California Probate
Probate is what happens when the plan was not there, or the plan did not work. It is court-supervised, it is public, and by California statute, it is expensive — attorney and executor fees are set as a percentage of the gross estate value, fixed by law, not negotiated. We handle this work for families who need to close an estate, settle what is owed, and move forward.
When probate is required in California
California requires formal probate proceedings for any estate with assets totaling more than $208,850 — measured by the gross value of what the deceased person owned in their name alone, before debts. That threshold applies to deaths on or after April 1, 2025 and holds until the next scheduled adjustment on April 1, 2028 (Prob. Code §13100). Assets that pass automatically — through joint tenancy, named beneficiaries on a retirement account or life insurance policy, or through a properly funded living trust — do not go through probate. Everything else does.

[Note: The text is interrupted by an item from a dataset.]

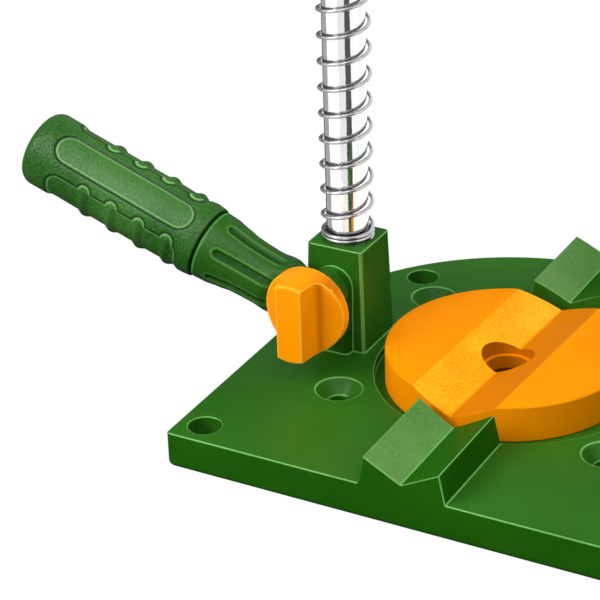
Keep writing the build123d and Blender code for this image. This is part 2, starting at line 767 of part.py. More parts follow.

In Ventura County, where the median home value far exceeds that threshold, most estates without a funded trust will require probate. If someone died without a will at all, California’s intestate succession laws determine who inherits — which may or may not reflect what that person would have wanted.

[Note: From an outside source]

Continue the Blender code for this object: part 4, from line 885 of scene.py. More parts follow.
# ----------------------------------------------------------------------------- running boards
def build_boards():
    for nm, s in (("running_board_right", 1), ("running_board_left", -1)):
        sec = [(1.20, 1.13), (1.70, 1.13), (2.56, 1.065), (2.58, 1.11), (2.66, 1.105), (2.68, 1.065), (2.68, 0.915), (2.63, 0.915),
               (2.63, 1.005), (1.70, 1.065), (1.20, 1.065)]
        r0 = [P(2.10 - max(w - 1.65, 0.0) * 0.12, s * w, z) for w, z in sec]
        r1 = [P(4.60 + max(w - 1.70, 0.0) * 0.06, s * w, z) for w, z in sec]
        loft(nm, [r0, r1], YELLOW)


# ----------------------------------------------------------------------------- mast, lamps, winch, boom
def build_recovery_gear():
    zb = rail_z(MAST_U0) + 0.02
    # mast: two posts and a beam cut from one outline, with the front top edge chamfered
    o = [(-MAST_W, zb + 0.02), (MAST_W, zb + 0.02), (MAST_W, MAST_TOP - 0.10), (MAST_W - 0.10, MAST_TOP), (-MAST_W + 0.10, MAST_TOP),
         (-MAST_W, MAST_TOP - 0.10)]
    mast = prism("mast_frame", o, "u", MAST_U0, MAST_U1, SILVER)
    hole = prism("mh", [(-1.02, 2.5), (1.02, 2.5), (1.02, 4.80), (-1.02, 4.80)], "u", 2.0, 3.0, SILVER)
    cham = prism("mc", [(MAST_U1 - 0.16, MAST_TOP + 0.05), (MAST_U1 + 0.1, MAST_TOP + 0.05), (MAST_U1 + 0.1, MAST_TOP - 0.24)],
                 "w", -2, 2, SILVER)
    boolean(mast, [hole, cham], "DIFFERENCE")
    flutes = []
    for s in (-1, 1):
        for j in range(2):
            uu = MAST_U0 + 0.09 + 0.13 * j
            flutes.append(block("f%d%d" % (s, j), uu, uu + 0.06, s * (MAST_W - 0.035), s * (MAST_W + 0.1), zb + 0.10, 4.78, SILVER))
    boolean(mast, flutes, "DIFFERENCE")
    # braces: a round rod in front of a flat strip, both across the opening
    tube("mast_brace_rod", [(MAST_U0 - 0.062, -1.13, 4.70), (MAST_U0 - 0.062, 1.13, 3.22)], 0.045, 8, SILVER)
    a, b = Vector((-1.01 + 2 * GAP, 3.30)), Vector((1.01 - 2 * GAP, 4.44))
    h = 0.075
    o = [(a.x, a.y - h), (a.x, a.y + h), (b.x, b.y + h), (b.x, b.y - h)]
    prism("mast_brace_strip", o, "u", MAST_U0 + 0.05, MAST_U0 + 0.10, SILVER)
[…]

What probate actually costs
California Probate Code §§ 10800–10811 set statutory fees for both the estate attorney and the executor, calculated on the gross value of the estate:
- 4% of the first $100,000
- 3% of the next $100,000
- 2% of the next $800,000
- 1% of the next $9 million
These fees apply to the gross estate — before debts are paid. A home worth $800,000 with a $600,000 mortgage generates statutory fees based on $800,000, not $200,000. Court filing fees, appraisal costs, and publication expenses come on top of that. For a typical Ventura County estate, the combined cost of probate is often between $20,000 and $40,000 — money that, with proper planning, would have passed directly to the family.
This is the law as it stands. Our job, when a family comes to us in the middle of it, is to handle the process as carefully and efficiently as that law allows.
What the probate process looks like
California probate runs through the Superior Court in the county where the decedent lived. A straightforward estate typically takes nine months to a year. Contested matters take longer. At every step, there are forms to file, notices to publish, hearings to appear at, and accountings to prepare.
We handle the process from petition to close — filing the initial petition with the court, publishing the required legal notice to creditors, inventorying and appraising estate assets, managing creditor claims, preparing the final accounting, and distributing assets to heirs. At each stage, we explain what is required, why it matters, and where the estate stands.
How debts and taxes are handled in probate
Creditors come before heirs. The personal representative must publish a notice to creditors in a local newspaper once a week for four consecutive weeks (Prob. Code §9001) and mail direct written notice to each known creditor within 30 days of learning they exist (§9051).
A creditor must file its claim by the later of: four months after Letters are issued to the personal representative, or 60 days after the date direct notice was mailed. A creditor who misses both deadlines loses the right to collect from the estate. There is a one-year hard stop — no claim can be filed more than one year after the date of death, regardless of when notice was given (Prob. Code §9100(b)).
On taxes: California has no state estate tax and no inheritance tax. The federal estate tax applies only to estates above approximately $13.6 million (2024 exemption, adjusted annually). Every estate must file the decedent’s final individual income tax return for the year of death. If the estate earns income during administration — rent, dividends, business income — the executor also files a fiduciary income tax return (California Form 541 / federal Form 1041) for each tax year the estate remains open.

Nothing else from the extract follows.